* AVAILABLE DATA *
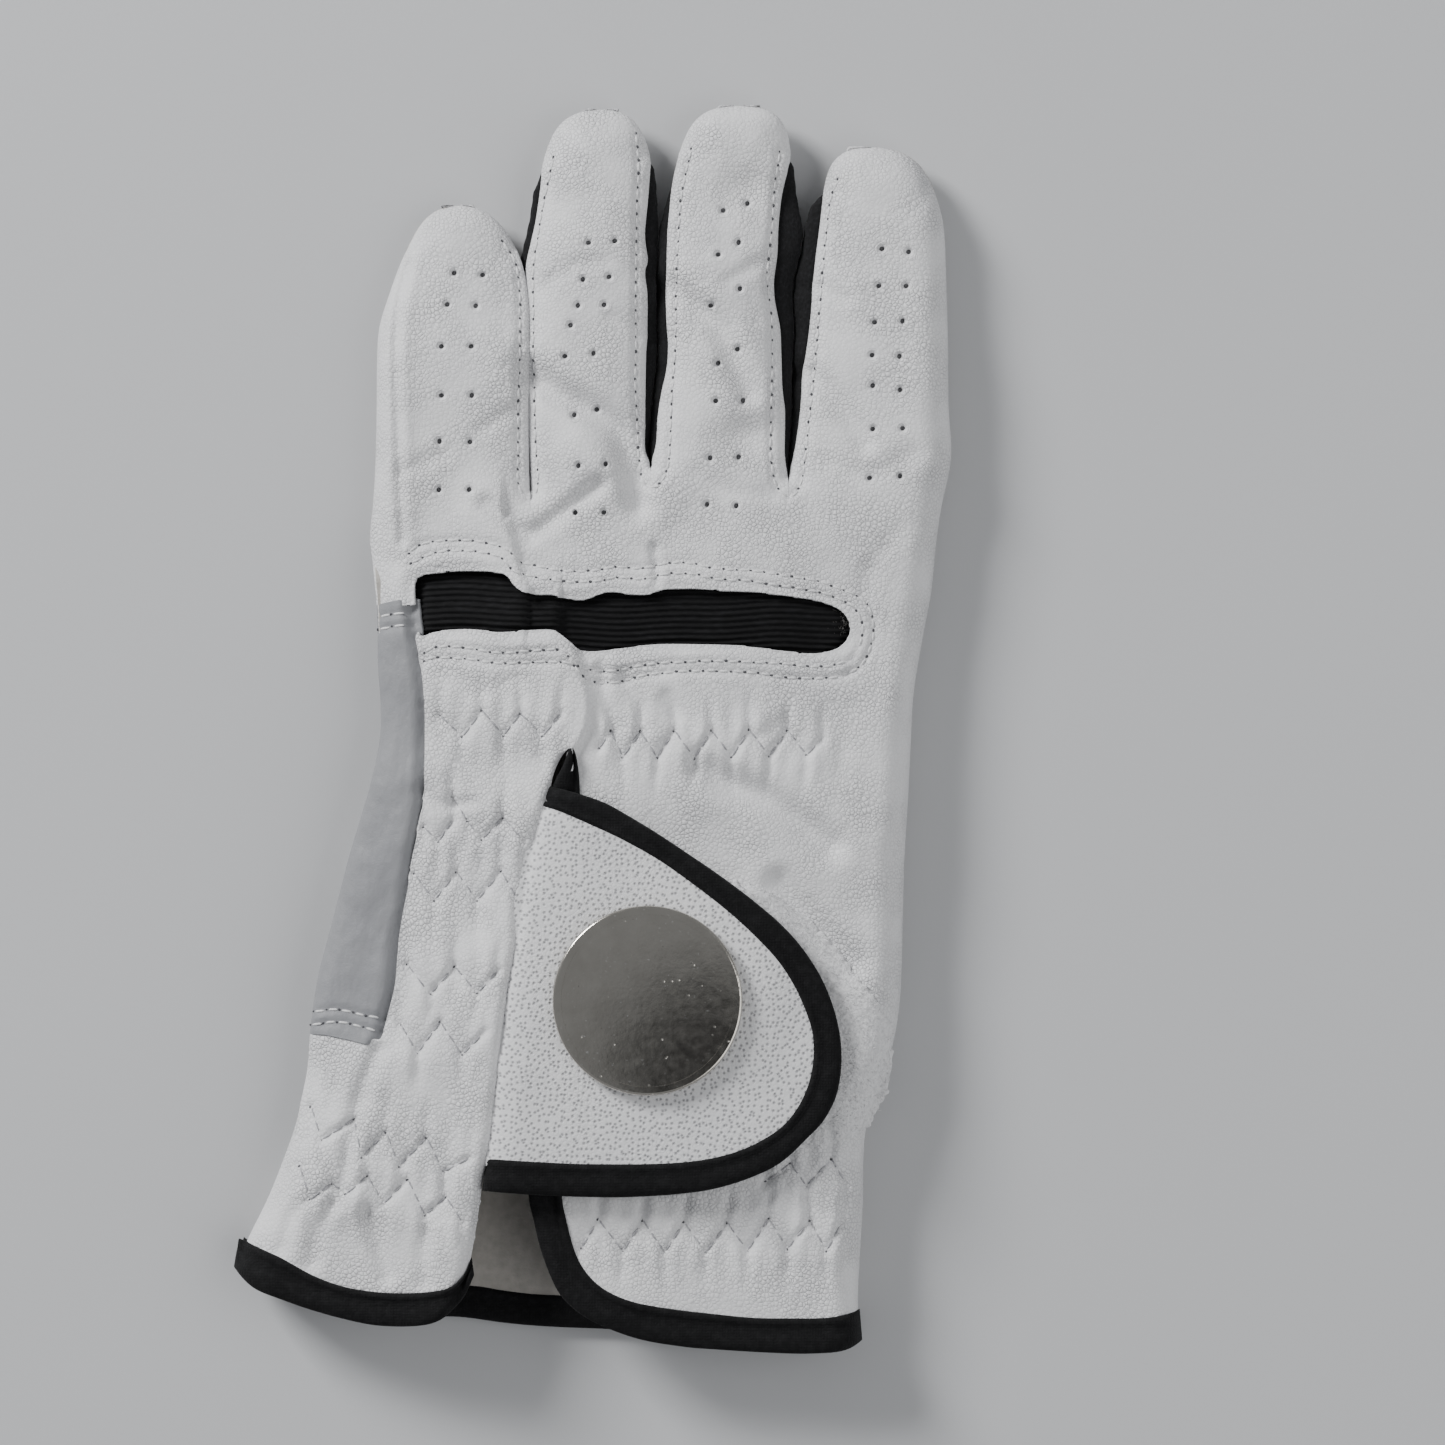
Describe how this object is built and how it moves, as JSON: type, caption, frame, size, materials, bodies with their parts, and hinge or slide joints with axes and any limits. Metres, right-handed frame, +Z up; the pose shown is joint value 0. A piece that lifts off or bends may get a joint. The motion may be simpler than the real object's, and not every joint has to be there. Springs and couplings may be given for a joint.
{
  "type": "golf glove",
  "caption": "Golf glove lying palm down with its thumb folded under, with a hook-and-loop closure tab over the open wrist slit and a metal ball marker on the tab.",
  "frame": {"origin": "centre of the whole glove's box in X and Y, on the table it lies on", "axes": "+X towards the little finger, +Y towards the fingertips, +Z up out of the back of the hand"},
  "size_m": [0.1158, 0.2012, 0.018],
  "materials": {
    "white_leather": "pebbled synthetic leather",
    "palm_leather": "smooth thin leather",
    "grey_leather": "smooth grey leather",
    "tab_leather": "micro-perforated synthetic leather",
    "black_knit": "stretch knit",
    "black_tape": "folded binding tape",
    "ribbed_elastic": "ribbed elastic",
    "elastic_tape": "woven elastic",
    "black_lining": "bonded lining",
    "white_loop": "brushed loop pile",
    "hook_plastic": "moulded hooks",
    "nickel": "scratched nickel",
    "magnet_steel": "plated"
  },
  "bodies": {
    "hand": {"palm_leather": "palm_leather", "back_leather": "white_leather", "side_patch": "grey_leather", "knuckle_elastic": "ribbed_elastic", "back_elastic": "elastic_tape", "strip_elastics": "elastic_tape", "cuff_elastic_left": "elastic_tape", "cuff_elastic_right": "elastic_tape", "slit_binding": "black_tape", "hem_binding_left": "black_tape", "hem_binding_right": "black_tape", "hem_binding_palm": "black_tape", "loop_patch": "white_loop"},
    "index_finger": {"index_back": "white_leather", "index_front": "palm_leather", "index_gusset": "black_knit"},
    "middle_finger": {"middle_back": "white_leather", "middle_front": "palm_leather", "middle_gusset_left": "black_knit", "middle_gusset_right": "black_knit"},
    "ring_finger": {"ring_back": "white_leather", "ring_front": "palm_leather", "ring_gusset_left": "black_knit", "ring_gusset_right": "black_knit"},
    "little_finger": {"little_back": "white_leather", "little_front": "palm_leather", "little_gusset": "black_knit"},
    "thumb": {"thumb_back": "palm_leather", "thumb_front": "palm_leather"},
    "tab": {"tab_leather": "tab_leather", "tab_lining": "black_lining", "tab_binding": "black_tape", "hook_pad": "hook_plastic", "marker_seat": "magnet_steel"},
    "marker": {"ball_marker": "nickel"}
  },
  "joints": [
    {"name": "index_bend", "type": "hinge", "parent": "hand", "child": "index_finger", "pos_m": [-0.023, 0.04027, 0.009], "axis": [1, 0, 0], "range_deg": [0, 50]},
    {"name": "middle_bend", "type": "hinge", "parent": "hand", "child": "middle_finger", "pos_m": [-0.0005, 0.04027, 0.009], "axis": [1, 0, 0], "range_deg": [0, 50]},
    {"name": "ring_bend", "type": "hinge", "parent": "hand", "child": "ring_finger", "pos_m": [0.0205, 0.04027, 0.009], "axis": [1, 0, 0], "range_deg": [0, 50]},
    {"name": "little_bend", "type": "hinge", "parent": "hand", "child": "little_finger", "pos_m": [0.0451, 0.04027, 0.009], "axis": [1, 0, 0], "range_deg": [0, 50]},
    {"name": "thumb_swing", "type": "hinge", "parent": "hand", "child": "thumb", "pos_m": [-0.0281, -0.03373, 0.0029], "axis": [0, 0, 1], "range_deg": [0, 65]},
    {"name": "tab_flap", "type": "hinge", "parent": "hand", "child": "tab", "pos_m": [-0.0124, -0.04243, 0.016], "axis": [-0.1558, -0.9878, 0], "range_deg": [0, 120]},
    {"name": "marker_lift", "type": "slide", "parent": "tab", "child": "marker", "axis": [0, 0, 1], "range_m": [0, 0.01]}
  ]
}
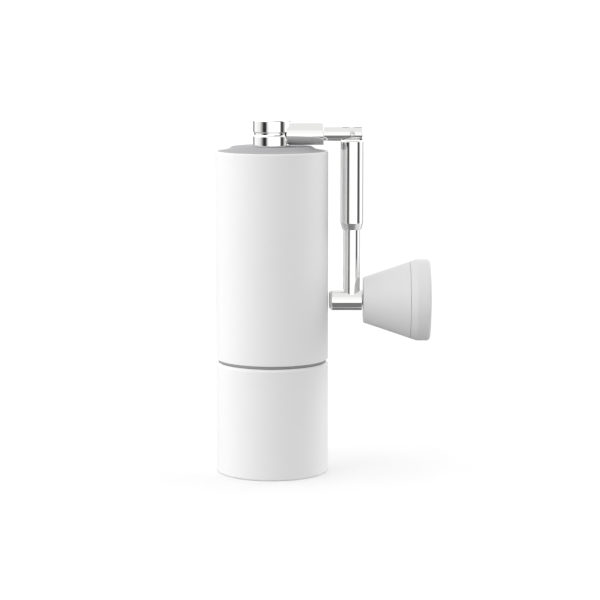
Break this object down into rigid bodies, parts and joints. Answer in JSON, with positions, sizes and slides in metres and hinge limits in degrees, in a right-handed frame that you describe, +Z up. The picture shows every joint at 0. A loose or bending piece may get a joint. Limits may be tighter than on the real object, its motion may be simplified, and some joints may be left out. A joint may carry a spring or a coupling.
{
  "type": "hand crank coffee grinder",
  "caption": "Slim cylindrical hand coffee grinder with a white barrel and screw-on grounds cup, conical burrs, and a bright folding crank that ends in a cone-shaped knob.",
  "frame": {"origin": "centre of the base pad's underside, on the axis of the barrel", "axes": "+Z up along the barrel; +X along the folded crank arm, towards the knob"},
  "size_m": [0.0891, 0.0466, 0.1464],
  "materials": {
    "white_coat": "matte",
    "white_plastic": "matte",
    "lid_plastic": "satin",
    "dial_plastic": "satin",
    "inner_plastic": "satin",
    "chrome": "polished",
    "steel": "satin",
    "burr_steel": "satin",
    "silicone": "matte",
    "bush_plastic": "satin"
  },
  "bodies": {
    "cup": {"base_pad": "silicone", "grounds_cup": "white_coat"},
    "barrel": {"neck_seal": "silicone", "threaded_neck": "inner_plastic", "outer_burr": "burr_steel", "burr_clamp_ring": "steel", "burr_screw_1": "steel", "burr_screw_2": "steel", "burr_screw_3": "steel", "outer_shell": "white_coat", "lower_carrier": "inner_plastic", "upper_carrier": "inner_plastic", "lower_liner": "inner_plastic", "upper_liner": "inner_plastic", "lower_bearing_outer_race": "steel", "lower_bearing_balls": "steel", "upper_bearing_outer_race": "steel", "upper_bearing_balls": "steel"},
    "drive": {"drive_shaft": "steel", "lower_bearing_inner_race": "steel", "upper_bearing_inner_race": "steel", "shaft_clip": "steel", "spring_washer": "steel", "burr_spring": "steel", "shaft_end_ring": "steel"},
    "burr": {"inner_burr": "burr_steel", "detent_plate": "steel"},
    "dial": {"adjusting_dial": "dial_plastic", "click_ball_1": "steel", "click_ball_2": "steel", "click_spring_1": "steel", "click_spring_2": "steel"},
    "lid": {"lid": "lid_plastic", "lid_seal": "silicone"},
    "crank": {"crank_hub": "chrome", "hub_clip": "steel", "arm_tube": "chrome", "arm_fork": "chrome", "elbow_pin": "steel"},
    "lower_arm": {"lower_arm": "chrome", "knob_spindle": "chrome", "knob_axle": "steel", "knob_washer": "steel", "knob_screw": "steel"},
    "sleeve": {"lock_sleeve": "chrome", "sleeve_ring": "silicone"},
    "knob": {"knob_body": "white_plastic", "knob_cap": "white_plastic", "knob_bush_inner": "bush_plastic", "knob_bush_outer": "bush_plastic"}
  },
  "joints": [
    {"name": "barrel_lift", "type": "slide", "parent": "cup", "child": "barrel", "axis": [0, 0, 1], "range_m": [0, 0.03]},
    {"name": "lid_lift", "type": "slide", "parent": "barrel", "child": "lid", "axis": [0, 0, 1], "range_m": [0, 0.025]},
    {"name": "crank_spin", "type": "hinge", "parent": "lid", "child": "crank", "pos_m": [0, 0, 0.1407], "axis": [0, 0, 1], "continuous": true},
    {"name": "elbow_fold", "type": "hinge", "parent": "crank", "child": "lower_arm", "pos_m": [0.033, 0, 0.1407], "axis": [0, -1, 0], "range_deg": [0, 90]},
    {"name": "sleeve_slide", "type": "slide", "parent": "lower_arm", "child": "sleeve", "axis": [0, 0, -1], "range_m": [0, 0.024]},
    {"name": "knob_spin", "type": "hinge", "parent": "lower_arm", "child": "knob", "pos_m": [0.0378, 0, 0.0718], "axis": [1, 0, 0], "continuous": true},
    {"name": "drive_spin", "type": "hinge", "parent": "barrel", "child": "drive", "pos_m": [0, 0, 0.0596], "axis": [0, 0, 1], "continuous": true},
    {"name": "burr_travel", "type": "slide", "parent": "drive", "child": "burr", "axis": [0, 0, -1], "range_m": [-0.00025, 0.00094], "deforming": ["burr_spring"]},
    {"name": "dial_turn", "type": "hinge", "parent": "burr", "child": "dial", "pos_m": [0, 0, 0.0292], "axis": [0, 0, -1], "range_deg": [-122, 452]}
  ],
  "couplings": [
    {"joint": "drive_spin", "follows": "crank_spin", "ratio": 1},
    {"joint": "dial_turn", "follows": "burr_travel", "rad_per_m": 8377.6}
  ]
}
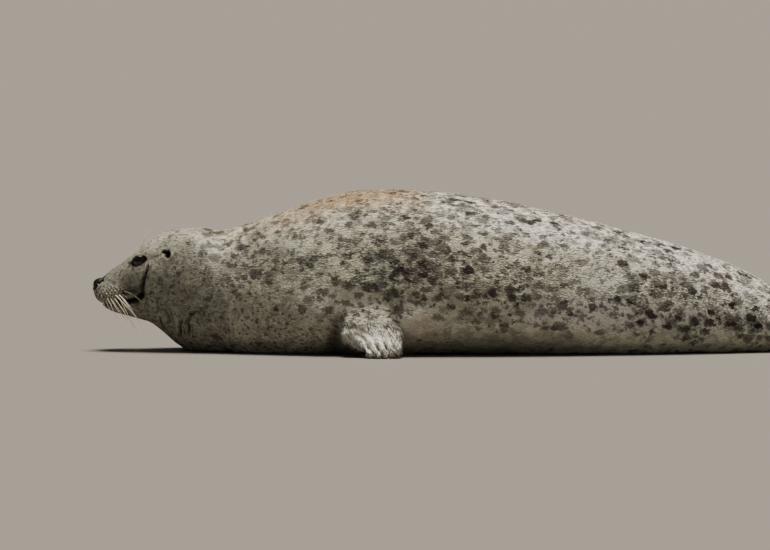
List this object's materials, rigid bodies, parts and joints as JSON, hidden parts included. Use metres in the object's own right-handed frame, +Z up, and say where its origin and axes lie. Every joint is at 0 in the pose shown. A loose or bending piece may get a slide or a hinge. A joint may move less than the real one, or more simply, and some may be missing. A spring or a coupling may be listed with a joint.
{
  "type": "grey seal",
  "caption": "Life-size still model of an adult grey seal lying on its belly, head held low and level, spotted pale coat; rests on flats under its belly.",
  "frame": {"origin": "on the floor, under the middle of the bounding box", "axes": "+Z up, the nose points along -X, the seal's left side faces -Y"},
  "size_m": [2.0774, 0.6322, 0.4104],
  "materials": {
    "seal_coat": "short dense fur lying flat, pale cream-grey with dark blotches",
    "claw_horn": "smooth horn",
    "eye": "wet, polished"
  },
  "bodies": {
    "root": {"belly": "seal_coat", "chest": "seal_coat", "eye_left": "eye", "eye_right": "eye", "fore_claw_left_1": "claw_horn", "fore_claw_left_2": "claw_horn", "fore_claw_left_3": "claw_horn", "fore_claw_left_4": "claw_horn", "fore_claw_left_5": "claw_horn", "fore_claw_right_1": "claw_horn", "fore_claw_right_2": "claw_horn", "fore_claw_right_3": "claw_horn", "fore_claw_right_4": "claw_horn", "fore_claw_right_5": "claw_horn", "fore_flipper_left": "seal_coat", "fore_flipper_right": "seal_coat", "head": "seal_coat", "hind_claw_left_1": "claw_horn", "hind_claw_left_2": "claw_horn", "hind_claw_left_3": "claw_horn", "hind_claw_left_4": "claw_horn", "hind_claw_left_5": "claw_horn", "hind_claw_right_1": "claw_horn", "hind_claw_right_2": "claw_horn", "hind_claw_right_3": "claw_horn", "hind_claw_right_4": "claw_horn", "hind_claw_right_5": "claw_horn", "hind_flipper_left": "seal_coat", "hind_flipper_right": "seal_coat", "hindquarters": "seal_coat", "neck": "seal_coat", "tail": "seal_coat"}
  },
  "joints": []
}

* WHAT IS ASKED *
Repeat exactly the lines above, starting with the line that contains "List this object's" and ending with the last line, both included, and nothing else.

* THE SOLUTION *
List this object's materials, rigid bodies, parts and joints as JSON, hidden parts included. Use metres in the object's own right-handed frame, +Z up, and say where its origin and axes lie. Every joint is at 0 in the pose shown. A loose or bending piece may get a slide or a hinge. A joint may move less than the real one, or more simply, and some may be missing. A spring or a coupling may be listed with a joint.
{
  "type": "grey seal",
  "caption": "Life-size still model of an adult grey seal lying on its belly, head held low and level, spotted pale coat; rests on flats under its belly.",
  "frame": {"origin": "on the floor, under the middle of the bounding box", "axes": "+Z up, the nose points along -X, the seal's left side faces -Y"},
  "size_m": [2.0774, 0.6322, 0.4104],
  "materials": {
    "seal_coat": "short dense fur lying flat, pale cream-grey with dark blotches",
    "claw_horn": "smooth horn",
    "eye": "wet, polished"
  },
  "bodies": {
    "root": {"belly": "seal_coat", "chest": "seal_coat", "eye_left": "eye", "eye_right": "eye", "fore_claw_left_1": "claw_horn", "fore_claw_left_2": "claw_horn", "fore_claw_left_3": "claw_horn", "fore_claw_left_4": "claw_horn", "fore_claw_left_5": "claw_horn", "fore_claw_right_1": "claw_horn", "fore_claw_right_2": "claw_horn", "fore_claw_right_3": "claw_horn", "fore_claw_right_4": "claw_horn", "fore_claw_right_5": "claw_horn", "fore_flipper_left": "seal_coat", "fore_flipper_right": "seal_coat", "head": "seal_coat", "hind_claw_left_1": "claw_horn", "hind_claw_left_2": "claw_horn", "hind_claw_left_3": "claw_horn", "hind_claw_left_4": "claw_horn", "hind_claw_left_5": "claw_horn", "hind_claw_right_1": "claw_horn", "hind_claw_right_2": "claw_horn", "hind_claw_right_3": "claw_horn", "hind_claw_right_4": "claw_horn", "hind_claw_right_5": "claw_horn", "hind_flipper_left": "seal_coat", "hind_flipper_right": "seal_coat", "hindquarters": "seal_coat", "neck": "seal_coat", "tail": "seal_coat"}
  },
  "joints": []
}